### YOUR TASK:
Every record below should be printed exactly as given.

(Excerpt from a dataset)
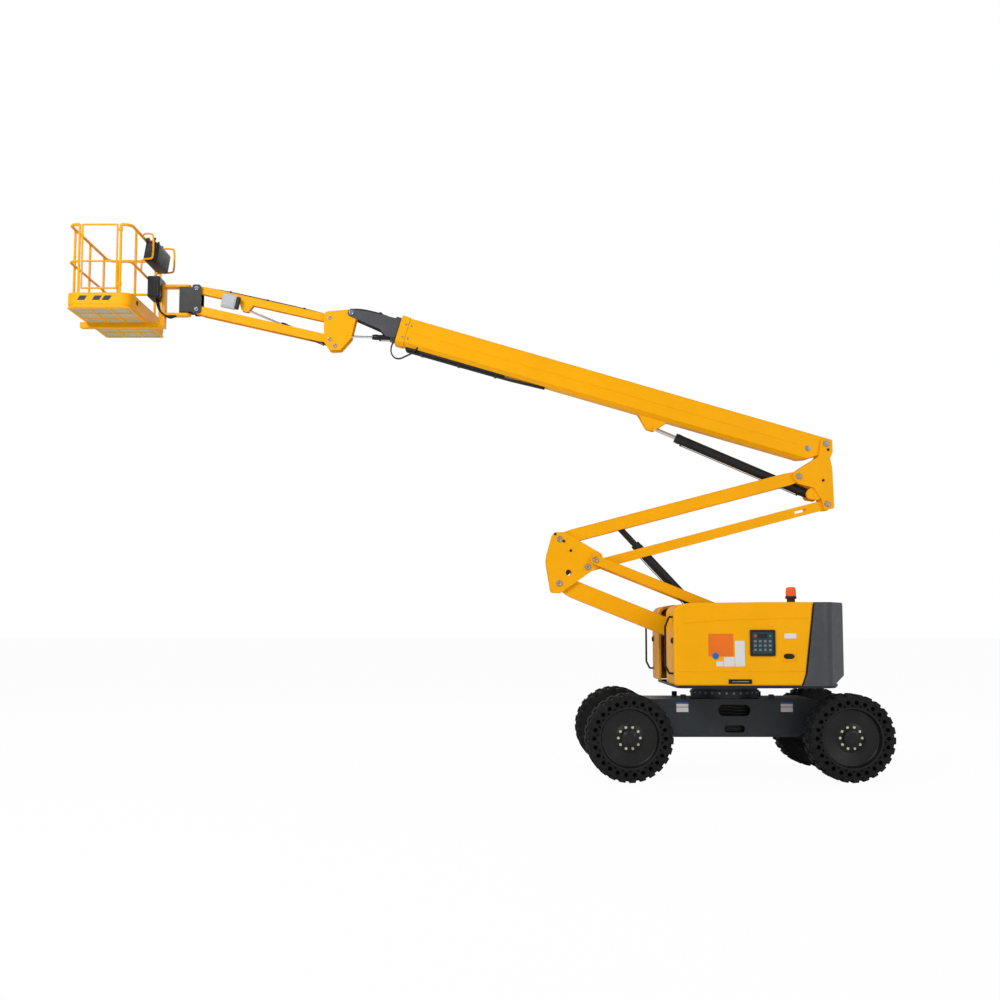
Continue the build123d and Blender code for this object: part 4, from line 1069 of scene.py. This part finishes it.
@dataclass
class Pins:
    """Caps on the ends of the pivot pins, each with its keeper bolt."""

    places: list[tuple[str, str, float, float, float, float]] = field(default_factory=lambda: [
        ("turret_arm", "turret", 4.1117, 1.2210, 0.245, 0.030),
        ("turret_link", "turret", 4.5747, 1.5190, 0.245, 0.030),
        ("knuckle_low", "knuckle_body", 1.1448, 2.4197, 0.167, 0.030),
        ("knuckle_link", "knuckle_body", 1.6078, 2.7177, 0.214, 0.030),
        ("knuckle_top", "knuckle_body", 1.1508, 2.9877, 0.167, 0.030),
        ("knuckle_tie", "knuckle_body", 1.5108, 2.6277, 0.167, 0.030),
        ("head_arm", "head_body", 4.2460, 3.7998, 0.167, 0.030),
        ("head_tie", "head_body", 4.6060, 3.4398, 0.167, 0.030),
        ("boom_foot", "head_body", 4.6060, 4.2238, 0.167, 0.030),
        ("nose", "boom_slide", -1.5616, 5.9565, 0.131, 0.025),
        ("jib_top", "jib_foot", -1.8426, 5.8905, 0.106, 0.020),
        ("jib_low", "jib_foot", -1.8426, 5.6105, 0.106, 0.020),
        ("jib_ram", "jib_foot", -1.7756, 5.5245, 0.106, 0.020),
        ("jib_end_top", "jib_end", -3.5978, 6.2892, 0.104, 0.020),
        ("jib_end_low", "jib_end", -3.5978, 6.0092, 0.104, 0.020),
    ])

    def build(self) -> None:
        """Add a cap at both ends of every pin."""
        for name, body, x, z, y, radius in self.places:
            caps = [self.cap(x, z, side.value * y, side, radius) for side in Side]
            Bench.fit(Bench.joined(f"pin_cap_{name}", caps), body, PIN_STEEL)

    def cap(self, x: float, z: float, y: float, side: Side, radius: float) -> Piece:
        """Model one cap: a flange, a raised boss and a keeper bolt.

        Args:
            x: place of the pin.
            z: height of the pin.
            y: outer end of the pin.
            side: side of the machine.
            radius: radius of the pin.

        Returns:
            The cap.
        """
        out = side.out
        inner = y - side.value * 0.0115
        flange = Bench.bar("cap", (x, inner, z), (x, y + side.value * 0.003, z), radius * 1.28, 28,
                           radius * 0.1)
        Bench.recess(flange, out, radius * 0.45, -0.004)
        bolt = Bench.bolt("keeper", (x, y - side.value * 0.002, z), out, radius * 0.34, 0.010)
        return Bench.joined("cap", [flange, bolt])


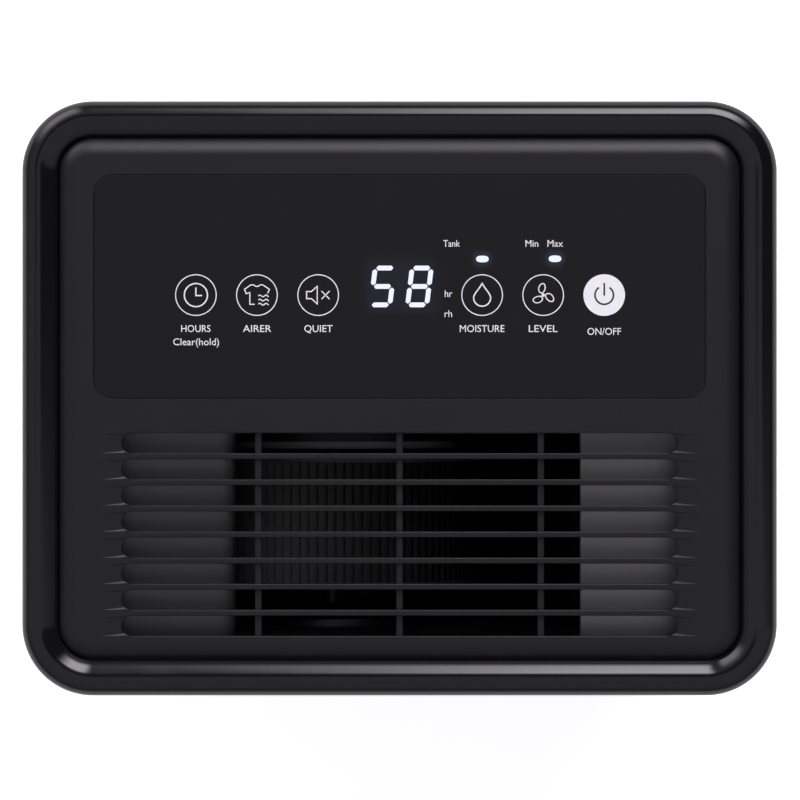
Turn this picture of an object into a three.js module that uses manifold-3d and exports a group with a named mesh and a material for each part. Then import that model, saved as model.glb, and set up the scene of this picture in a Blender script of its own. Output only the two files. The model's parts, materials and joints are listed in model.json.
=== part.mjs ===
// Portable compressor dehumidifier, millimetres, +Z up.
// Origin: on the floor, under the centre of the body. The tank front faces -Y, the air intake +Y.

import * as THREE from "three";
import { mergeVertices } from "three/addons/utils/BufferGeometryUtils.js";
import Module from "manifold-3d";

const wasm = await Module();
wasm.setup();

// ---------------------------------------------------------------- driving dimensions

// Body
const width = 320;
const depth = 252;
const height = 490;
const cornerRadius = 30;
const wall = 2.5;
const seam = 0.4;

// Glossy rim round the top
const rimWidth = 15.4;
const rimHeight = 24;
const rimOuterArc = 7;
const rimInnerArc = 11;
const rimLedgeDepth = 15;
const rimLedgeReach = 3;
const shellInset = 1.2;
const shellLip = 7;

// Top cover with its outlet grille
const coverGap = 0.7;
const coverDrop = 0.9;
const coverEdgeArc = 10;
const coverSkirt = 11;
const coverThickness = 3;
const slotCount = 8;
const slotWidth = 8.58;
const slotPitch = 11.04;
const slotEndMargin = 26.2;
const grilleFrontMargin = 9.4;
const barDepth = 7;
const flareLength = 8.4;
const flareDepth = 1.4;
const grilleRibWidth = 3;
const grilleRibSpacing = 59.8;
const grilleRibDrop = 2.6;

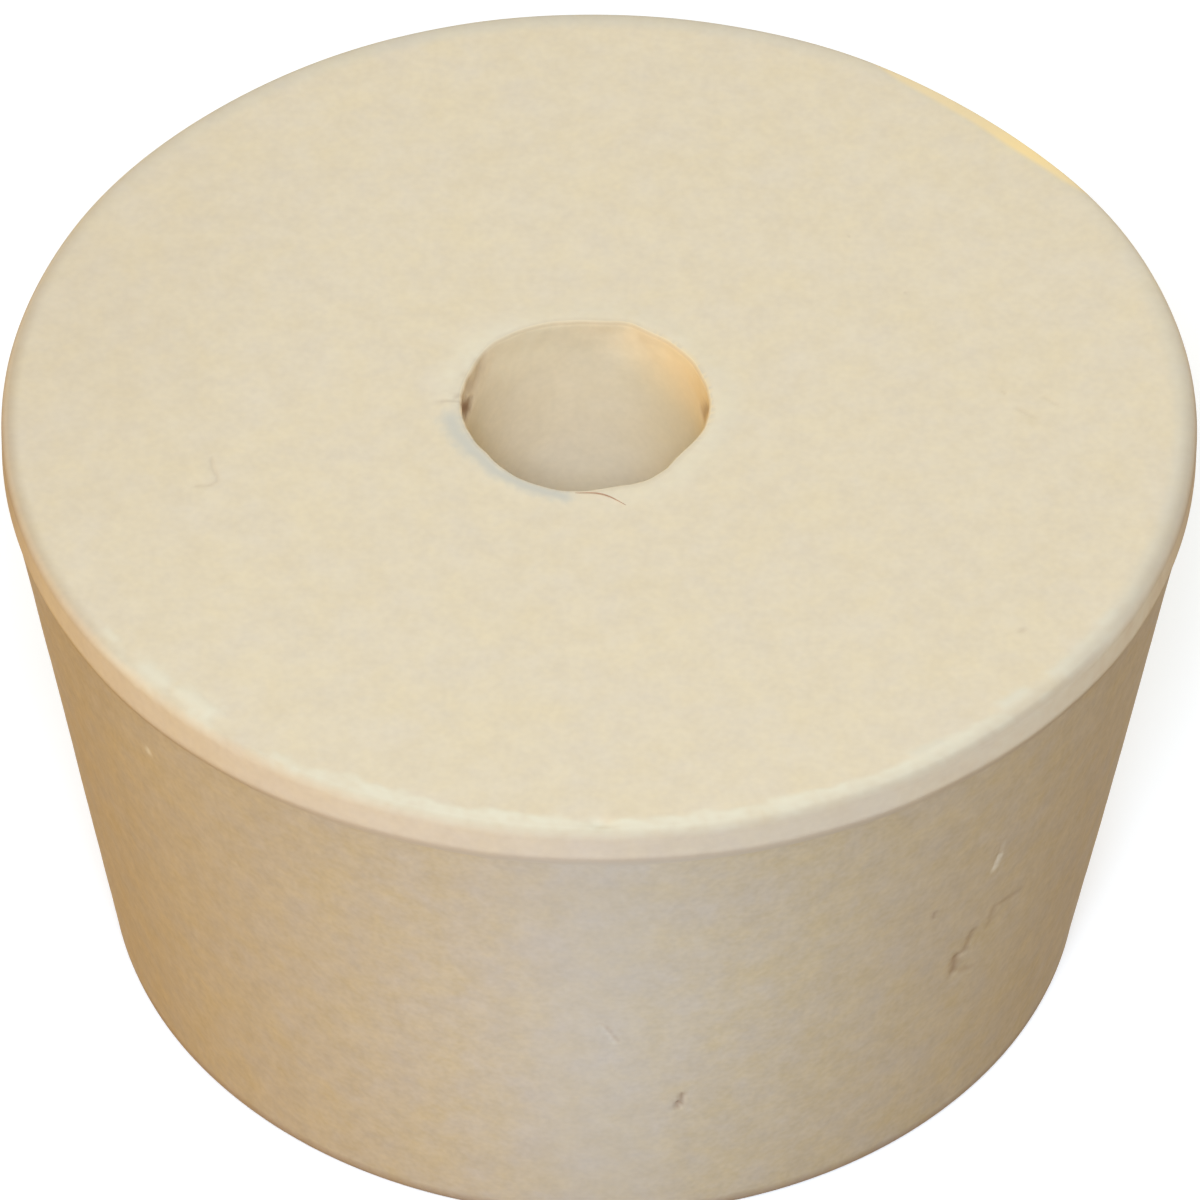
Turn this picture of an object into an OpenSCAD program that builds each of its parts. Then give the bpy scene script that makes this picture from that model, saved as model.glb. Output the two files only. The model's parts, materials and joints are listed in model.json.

### EXERCISE RESPONSE:
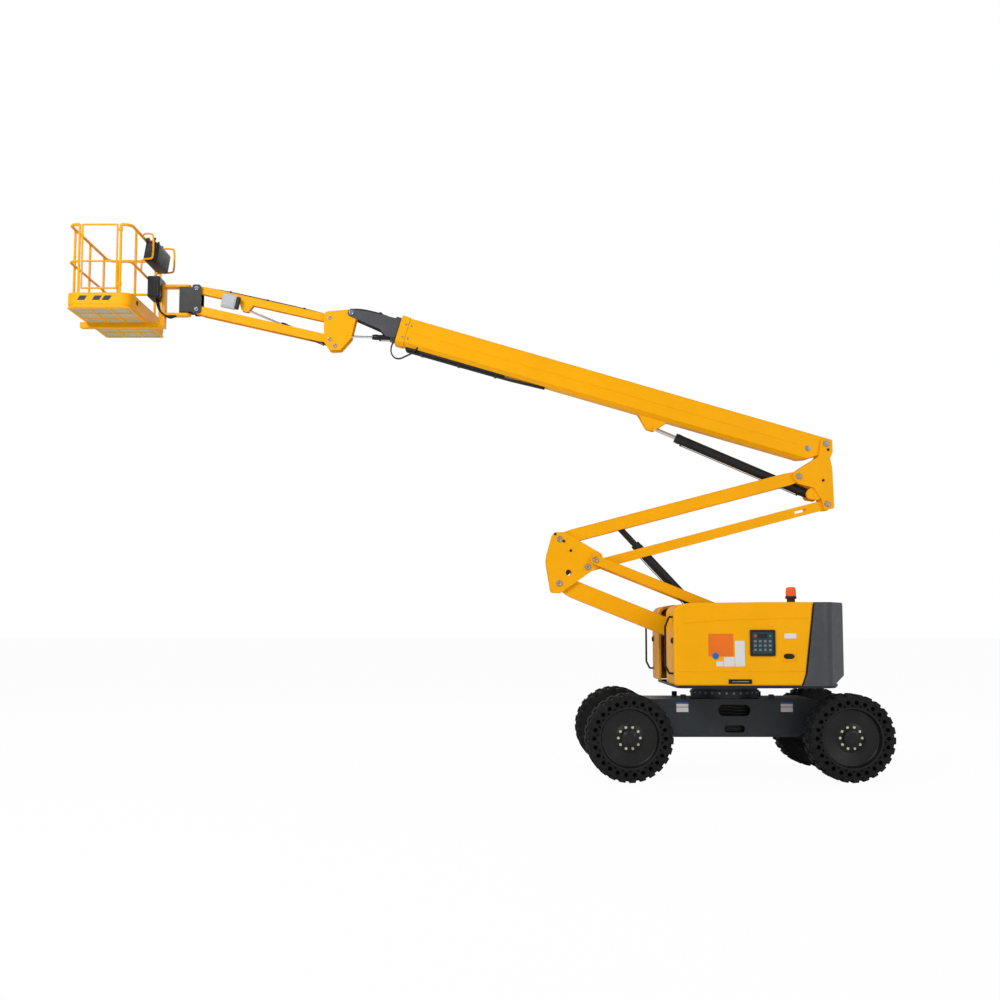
Continue the build123d and Blender code for this object: part 4, from line 1069 of scene.py. This part finishes it.
@dataclass
class Pins:
    """Caps on the ends of the pivot pins, each with its keeper bolt."""

    places: list[tuple[str, str, float, float, float, float]] = field(default_factory=lambda: [
        ("turret_arm", "turret", 4.1117, 1.2210, 0.245, 0.030),
        ("turret_link", "turret", 4.5747, 1.5190, 0.245, 0.030),
        ("knuckle_low", "knuckle_body", 1.1448, 2.4197, 0.167, 0.030),
        ("knuckle_link", "knuckle_body", 1.6078, 2.7177, 0.214, 0.030),
        ("knuckle_top", "knuckle_body", 1.1508, 2.9877, 0.167, 0.030),
        ("knuckle_tie", "knuckle_body", 1.5108, 2.6277, 0.167, 0.030),
        ("head_arm", "head_body", 4.2460, 3.7998, 0.167, 0.030),
        ("head_tie", "head_body", 4.6060, 3.4398, 0.167, 0.030),
        ("boom_foot", "head_body", 4.6060, 4.2238, 0.167, 0.030),
        ("nose", "boom_slide", -1.5616, 5.9565, 0.131, 0.025),
        ("jib_top", "jib_foot", -1.8426, 5.8905, 0.106, 0.020),
        ("jib_low", "jib_foot", -1.8426, 5.6105, 0.106, 0.020),
        ("jib_ram", "jib_foot", -1.7756, 5.5245, 0.106, 0.020),
        ("jib_end_top", "jib_end", -3.5978, 6.2892, 0.104, 0.020),
        ("jib_end_low", "jib_end", -3.5978, 6.0092, 0.104, 0.020),
    ])

    def build(self) -> None:
        """Add a cap at both ends of every pin."""
        for name, body, x, z, y, radius in self.places:
            caps = [self.cap(x, z, side.value * y, side, radius) for side in Side]
            Bench.fit(Bench.joined(f"pin_cap_{name}", caps), body, PIN_STEEL)

    def cap(self, x: float, z: float, y: float, side: Side, radius: float) -> Piece:
        """Model one cap: a flange, a raised boss and a keeper bolt.

        Args:
            x: place of the pin.
            z: height of the pin.
            y: outer end of the pin.
            side: side of the machine.
            radius: radius of the pin.

        Returns:
            The cap.
        """
        out = side.out
        inner = y - side.value * 0.0115
        flange = Bench.bar("cap", (x, inner, z), (x, y + side.value * 0.003, z), radius * 1.28, 28,
                           radius * 0.1)
        Bench.recess(flange, out, radius * 0.45, -0.004)
        bolt = Bench.bolt("keeper", (x, y - side.value * 0.002, z), out, radius * 0.34, 0.010)
        return Bench.joined("cap", [flange, bolt])


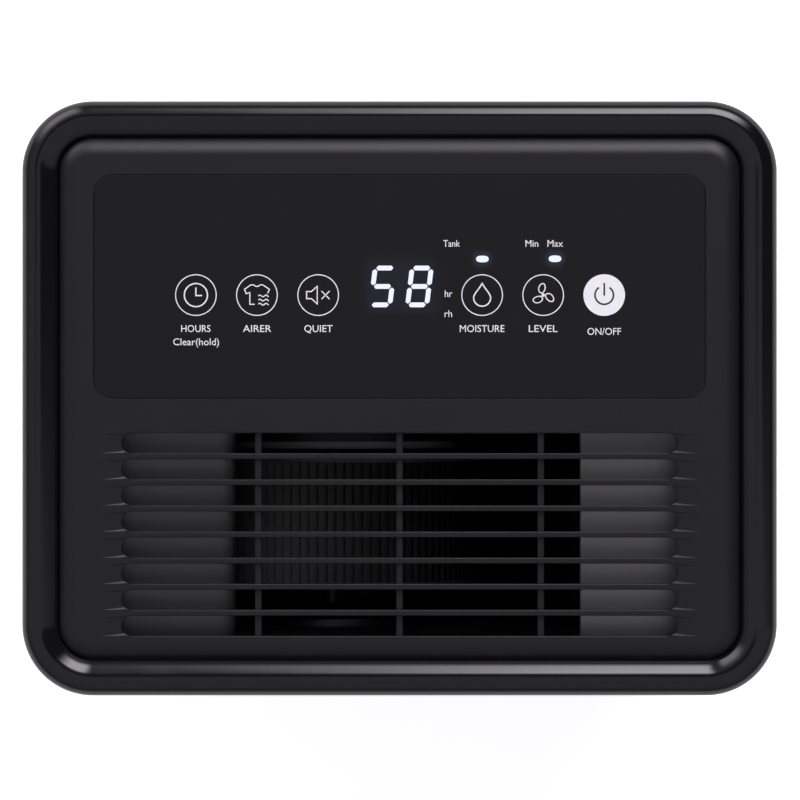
Turn this picture of an object into a three.js module that uses manifold-3d and exports a group with a named mesh and a material for each part. Then import that model, saved as model.glb, and set up the scene of this picture in a Blender script of its own. Output only the two files. The model's parts, materials and joints are listed in model.json.
=== part.mjs ===
// Portable compressor dehumidifier, millimetres, +Z up.
// Origin: on the floor, under the centre of the body. The tank front faces -Y, the air intake +Y.

import * as THREE from "three";
import { mergeVertices } from "three/addons/utils/BufferGeometryUtils.js";
import Module from "manifold-3d";

const wasm = await Module();
wasm.setup();

// ---------------------------------------------------------------- driving dimensions

// Body
const width = 320;
const depth = 252;
const height = 490;
const cornerRadius = 30;
const wall = 2.5;
const seam = 0.4;

// Glossy rim round the top
const rimWidth = 15.4;
const rimHeight = 24;
const rimOuterArc = 7;
const rimInnerArc = 11;
const rimLedgeDepth = 15;
const rimLedgeReach = 3;
const shellInset = 1.2;
const shellLip = 7;

// Top cover with its outlet grille
const coverGap = 0.7;
const coverDrop = 0.9;
const coverEdgeArc = 10;
const coverSkirt = 11;
const coverThickness = 3;
const slotCount = 8;
const slotWidth = 8.58;
const slotPitch = 11.04;
const slotEndMargin = 26.2;
const grilleFrontMargin = 9.4;
const barDepth = 7;
const flareLength = 8.4;
const flareDepth = 1.4;
const grilleRibWidth = 3;
const grilleRibSpacing = 59.8;
const grilleRibDrop = 2.6;

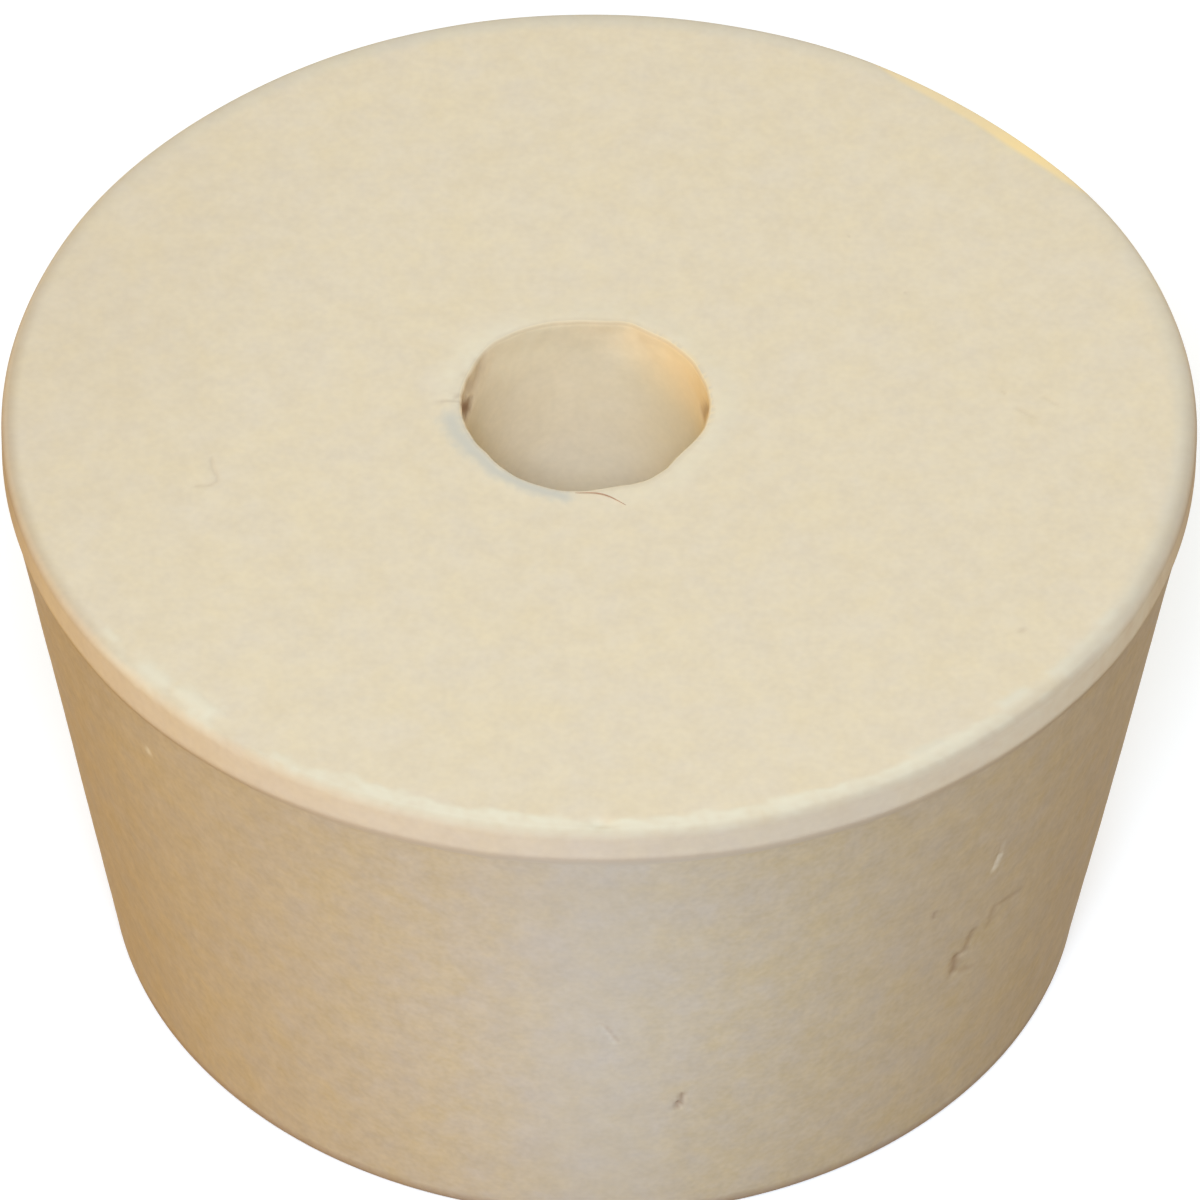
Turn this picture of an object into an OpenSCAD program that builds each of its parts. Then give the bpy scene script that makes this picture from that model, saved as model.glb. Output the two files only. The model's parts, materials and joints are listed in model.json.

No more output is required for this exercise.